Exactly the lines from the one containing "spray_arm();" through the one containing "record = json.load(file)" must be returned; include both ends and nothing else.

- **Supplied information**
=======

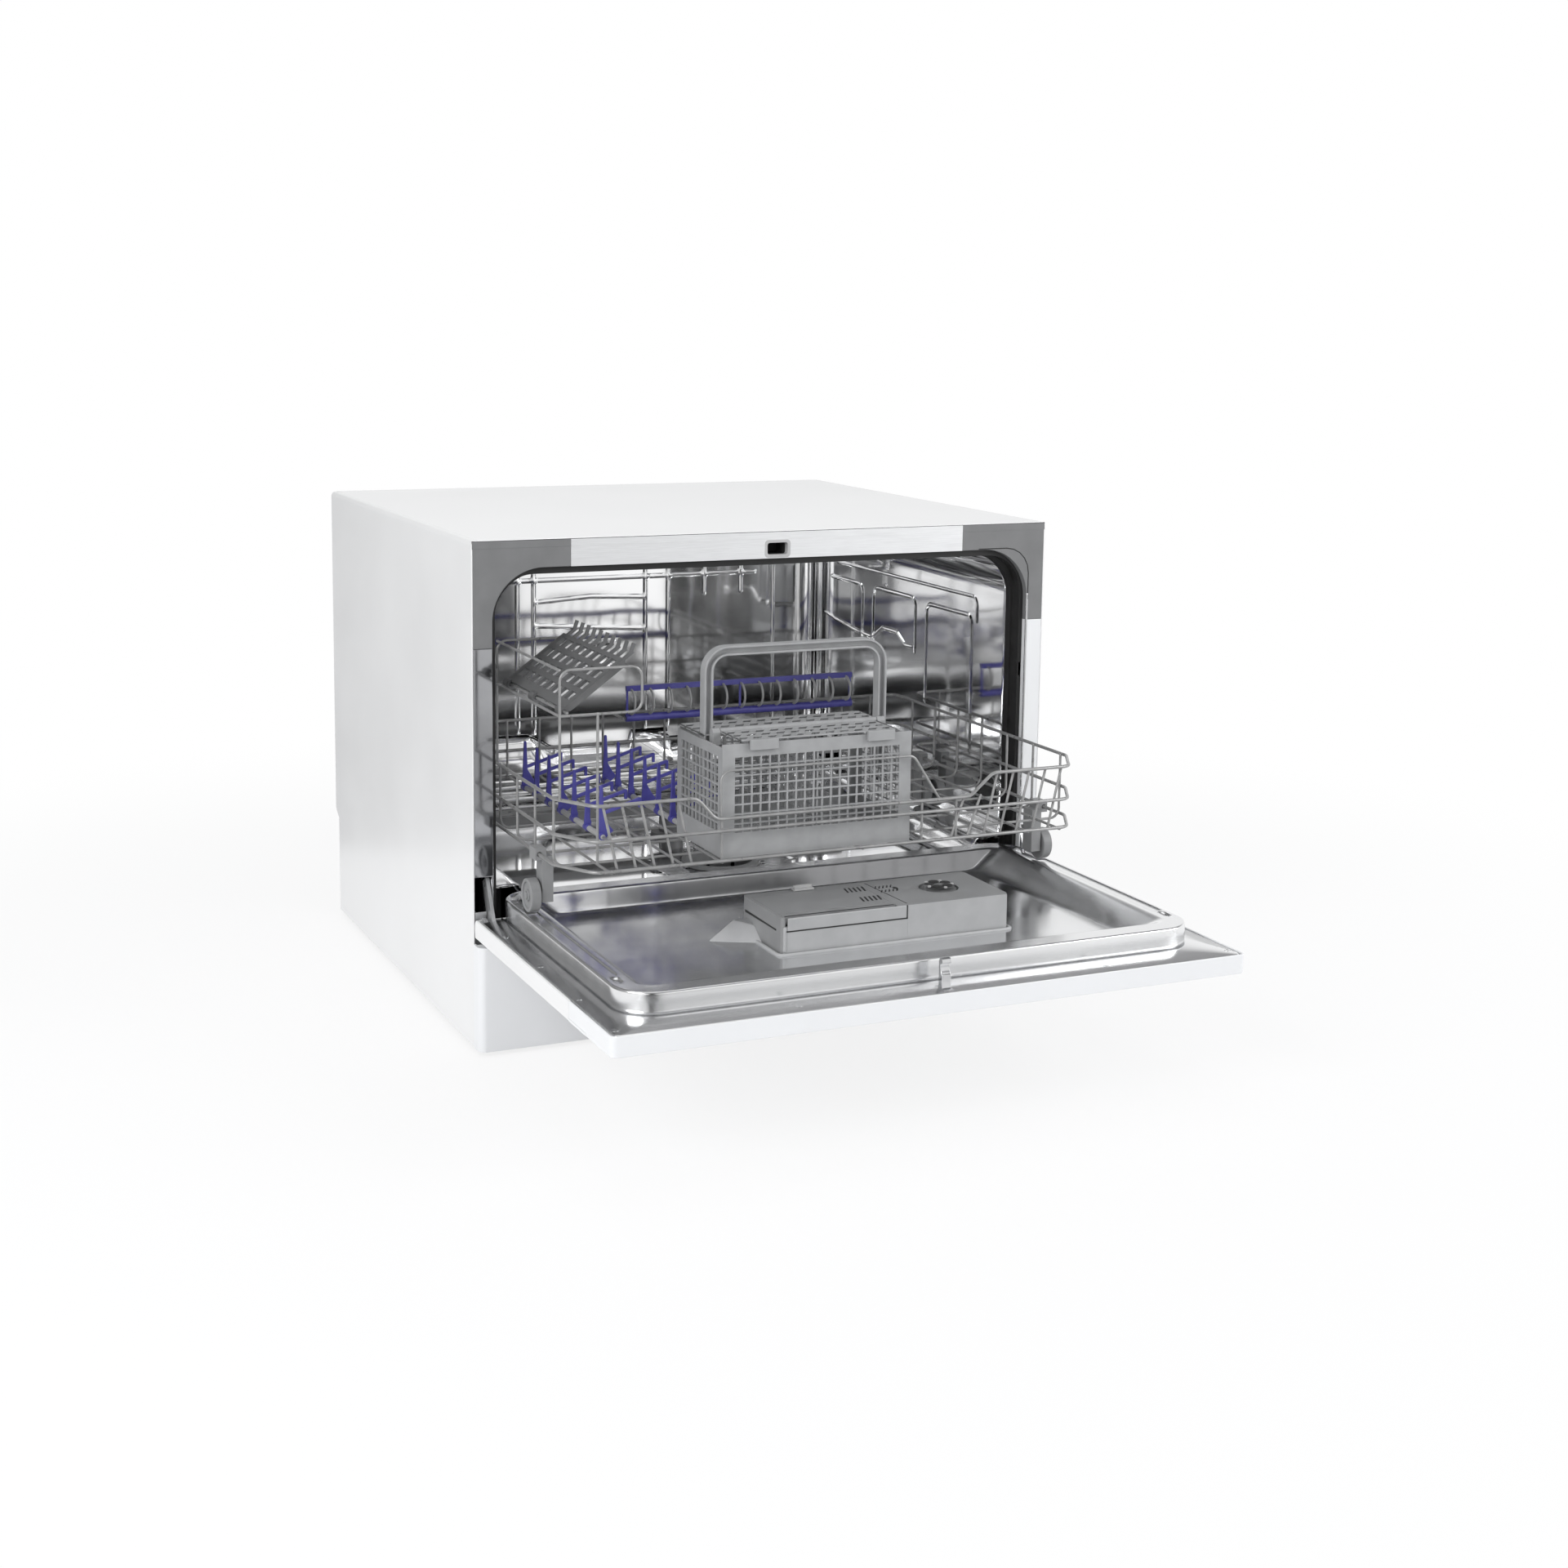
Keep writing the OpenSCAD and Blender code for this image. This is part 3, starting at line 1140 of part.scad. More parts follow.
top_panel();
side_panel_left();
side_panel_right();
rear_panel();
base_tray();
plinth();
feet();
frame_strip();
corner_brackets();
front_post_left();
front_post_right();
tub();
door_seal();
sill_seal();
hinge_brackets();
rack_guides();
sump();
filter_plate();
filter_cup();
wash_pump();
drain_pump();
heater();
inlet_valve();
cord_gland();
spray_post();
spray_arm();
latch_housing();
latch_catch();
door_panel();
control_fascia();
fascia_ledge();
door_liner();
door_arms();
door_screws();
latch_hook();
handle_cup();
button_power();
button_program();
button_start();
display_window();
control_board();
dispenser_body();
dispenser_lid();
rinse_cap();
release_tab();
rack_floor();
rack_sides();
rack_front_panel();
rack_corners();
rack_rear_panel();
rail_bracket();
wheel_carriers();
wheel_front_left();
wheel_front_right();
wheel_rear_left();
wheel_rear_right();
cutlery_basket();
basket_cross_walls();
basket_floor();
basket_top();
basket_arch();
basket_lid();
cup_cradle();
cup_shelf();
glass_rail();
tine_row_left();
tine_row_right();
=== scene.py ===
import bpy, bmesh, math, json
from mathutils import Vector, Matrix


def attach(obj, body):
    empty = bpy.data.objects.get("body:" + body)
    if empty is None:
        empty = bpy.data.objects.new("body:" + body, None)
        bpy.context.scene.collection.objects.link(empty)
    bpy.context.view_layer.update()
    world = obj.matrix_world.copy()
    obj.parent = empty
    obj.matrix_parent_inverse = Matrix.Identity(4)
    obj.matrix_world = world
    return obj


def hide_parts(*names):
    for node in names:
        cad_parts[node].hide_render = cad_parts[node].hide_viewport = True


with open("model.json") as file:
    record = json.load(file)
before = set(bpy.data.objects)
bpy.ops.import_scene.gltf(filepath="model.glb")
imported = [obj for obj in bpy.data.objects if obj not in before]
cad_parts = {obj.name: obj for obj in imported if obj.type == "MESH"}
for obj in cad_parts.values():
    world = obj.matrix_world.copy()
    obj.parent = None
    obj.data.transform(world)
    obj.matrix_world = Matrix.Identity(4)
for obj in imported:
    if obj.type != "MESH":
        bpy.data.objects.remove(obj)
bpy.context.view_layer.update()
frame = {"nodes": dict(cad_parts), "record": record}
NODES = frame["nodes"]
MM = 0.001
SHIFT = -0.07525        # the front plane in the part's own frame, metres


def P(x, y, z):
    """A point measured in millimetres from the front plane, the middle and the worktop."""
    return Vector((x * MM, y * MM + SHIFT, z * MM))


# ---------------------------------------------------------------- materials

MAT = {}


def put(node, **values):
    """Sets a shader node's inputs; an underscore in a name stands for a space."""
    for name, value in values.items():
        node.inputs[name.replace("_", " ")].default_value = value
    return node


def material(name, dark, light, rough=(0.35, 0.45), metal=0.0, scale=40.0, stretch=(1, 1, 1), bump=0.1, grain=600.0,
             depth=0.00006, coat=0.0, coat_rough=0.1, wave=None):
    """Principled shader whose colour, roughness and surface come from noise fields in object space."""
    m = MAT[name] = bpy.data.materials.new(name)
    m.use_nodes = True
    nd, ln = m.node_tree.nodes, m.node_tree.links
    bsdf = put(nd["Principled BSDF"], Metallic=metal, Coat_Weight=coat, Coat_Roughness=coat_rough)

    def noise(vector, size, detail):
        n = put(nd.new("ShaderNodeTexNoise"), Scale=size, Detail=detail)
        ln.new(vector, n.inputs["Vector"])
        return n.outputs["Fac"]

    def relief(height, strength, distance):
        n = put(nd.new("ShaderNodeBump"), Strength=strength, Distance=distance)
        ln.new(height, n.inputs["Height"])
        return n
    where = nd.new("ShaderNodeTexCoord").outputs["Object"]
    drawn = put(nd.new("ShaderNodeMapping"), Scale=stretch)
    ln.new(where, drawn.inputs["Vector"])
    cloud = noise(drawn.outputs["Vector"], scale, 4.0)
    ramp = nd.new("ShaderNodeValToRGB")
    for e, at, colour in zip(ramp.color_ramp.elements, (0.3, 0.72), (dark, light)):
        e.position, e.color = at, (*colour, 1)
    ln.new(cloud, ramp.inputs["Fac"])
    ln.new(ramp.outputs["Color"], bsdf.inputs["Base Color"])
    sheen = put(nd.new("ShaderNodeMapRange"), From_Min=0.3, From_Max=0.7, To_Min=rough[0], To_Max=rough[1])
    ln.new(cloud, sheen.inputs["Value"])
    ln.new(sheen.outputs["Result"], bsdf.inputs["Roughness"])
    fine = relief(noise(drawn.outputs["Vector"], grain, 3.0), bump, depth)
    if wave:
        slow = relief(noise(where, wave[0], 1.0), wave[2], wave[1])
        ln.new(slow.outputs["Normal"], fine.inputs["Normal"])
    ln.new(fine.outputs["Normal"], bsdf.inputs["Normal"])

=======

- **Output for this exercise**
spray_arm();
latch_housing();
latch_catch();
door_panel();
control_fascia();
fascia_ledge();
door_liner();
door_arms();
door_screws();
latch_hook();
handle_cup();
button_power();
button_program();
button_start();
display_window();
control_board();
dispenser_body();
dispenser_lid();
rinse_cap();
release_tab();
rack_floor();
rack_sides();
rack_front_panel();
rack_corners();
rack_rear_panel();
rail_bracket();
wheel_carriers();
wheel_front_left();
wheel_front_right();
wheel_rear_left();
wheel_rear_right();
cutlery_basket();
basket_cross_walls();
basket_floor();
basket_top();
basket_arch();
basket_lid();
cup_cradle();
cup_shelf();
glass_rail();
tine_row_left();
tine_row_right();
=== scene.py ===
import bpy, bmesh, math, json
from mathutils import Vector, Matrix


def attach(obj, body):
    empty = bpy.data.objects.get("body:" + body)
    if empty is None:
        empty = bpy.data.objects.new("body:" + body, None)
        bpy.context.scene.collection.objects.link(empty)
    bpy.context.view_layer.update()
    world = obj.matrix_world.copy()
    obj.parent = empty
    obj.matrix_parent_inverse = Matrix.Identity(4)
    obj.matrix_world = world
    return obj


def hide_parts(*names):
    for node in names:
        cad_parts[node].hide_render = cad_parts[node].hide_viewport = True


with open("model.json") as file:
    record = json.load(file)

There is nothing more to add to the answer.